Rows from a 3D modeling dataset
···

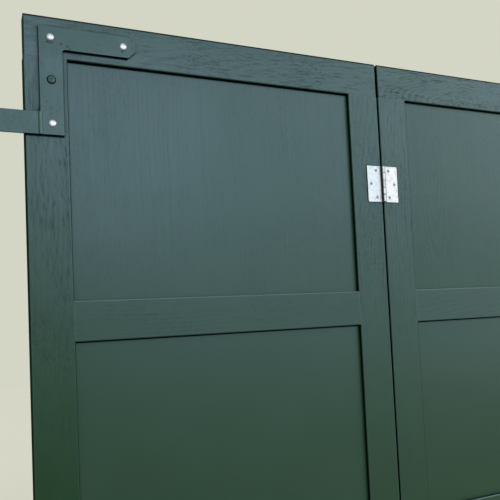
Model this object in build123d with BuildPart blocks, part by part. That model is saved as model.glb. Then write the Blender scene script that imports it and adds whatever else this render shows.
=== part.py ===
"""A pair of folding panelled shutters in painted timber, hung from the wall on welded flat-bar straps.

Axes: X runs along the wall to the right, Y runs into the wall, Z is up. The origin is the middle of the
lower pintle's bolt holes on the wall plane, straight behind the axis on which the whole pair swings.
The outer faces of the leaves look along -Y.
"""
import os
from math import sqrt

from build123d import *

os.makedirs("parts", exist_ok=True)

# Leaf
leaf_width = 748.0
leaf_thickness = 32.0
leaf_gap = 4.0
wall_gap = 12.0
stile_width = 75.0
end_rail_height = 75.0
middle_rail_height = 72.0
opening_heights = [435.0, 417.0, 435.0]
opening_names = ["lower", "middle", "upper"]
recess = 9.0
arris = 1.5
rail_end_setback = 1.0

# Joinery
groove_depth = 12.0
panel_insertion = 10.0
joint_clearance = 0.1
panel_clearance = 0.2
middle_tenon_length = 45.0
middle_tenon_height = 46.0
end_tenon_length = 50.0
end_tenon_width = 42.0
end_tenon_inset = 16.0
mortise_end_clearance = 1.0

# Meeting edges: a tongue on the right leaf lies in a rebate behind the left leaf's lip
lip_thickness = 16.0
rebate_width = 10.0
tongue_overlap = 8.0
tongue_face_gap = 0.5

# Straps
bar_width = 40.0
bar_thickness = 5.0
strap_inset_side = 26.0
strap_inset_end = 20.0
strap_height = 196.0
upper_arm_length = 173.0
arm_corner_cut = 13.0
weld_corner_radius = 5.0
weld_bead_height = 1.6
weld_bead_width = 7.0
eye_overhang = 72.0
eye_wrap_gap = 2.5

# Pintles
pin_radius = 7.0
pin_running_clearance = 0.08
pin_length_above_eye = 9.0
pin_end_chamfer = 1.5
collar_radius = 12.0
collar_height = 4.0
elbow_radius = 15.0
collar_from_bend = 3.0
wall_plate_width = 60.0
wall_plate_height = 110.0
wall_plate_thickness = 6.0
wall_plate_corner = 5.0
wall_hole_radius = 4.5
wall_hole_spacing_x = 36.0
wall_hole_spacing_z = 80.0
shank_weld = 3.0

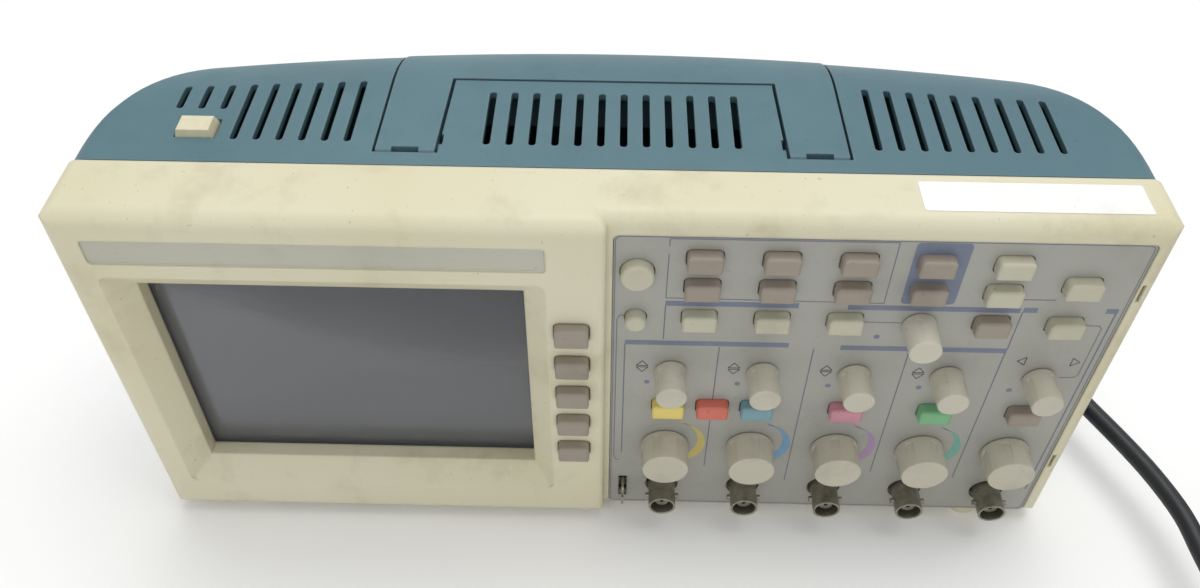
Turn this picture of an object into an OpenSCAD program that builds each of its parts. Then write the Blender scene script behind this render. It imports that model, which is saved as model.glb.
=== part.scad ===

···

■ **EXERCISE DETAILS**:
Starting at the first line of the records above, please copy each line exactly until you reach the line containing "welded flat-bar straps.". Include that line and stop there.

■ **COMPLETE OUTPUT**:
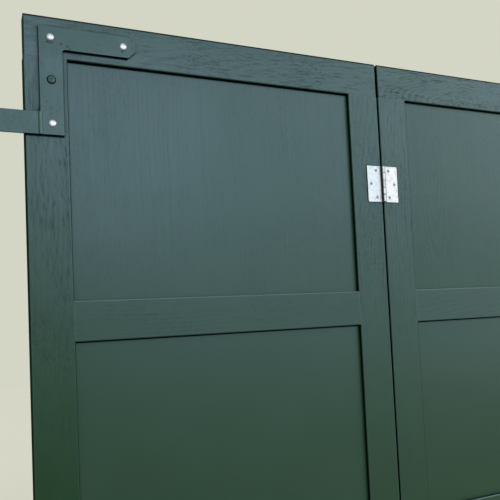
Model this object in build123d with BuildPart blocks, part by part. That model is saved as model.glb. Then write the Blender scene script that imports it and adds whatever else this render shows.
=== part.py ===
"""A pair of folding panelled shutters in painted timber, hung from the wall on welded flat-bar straps.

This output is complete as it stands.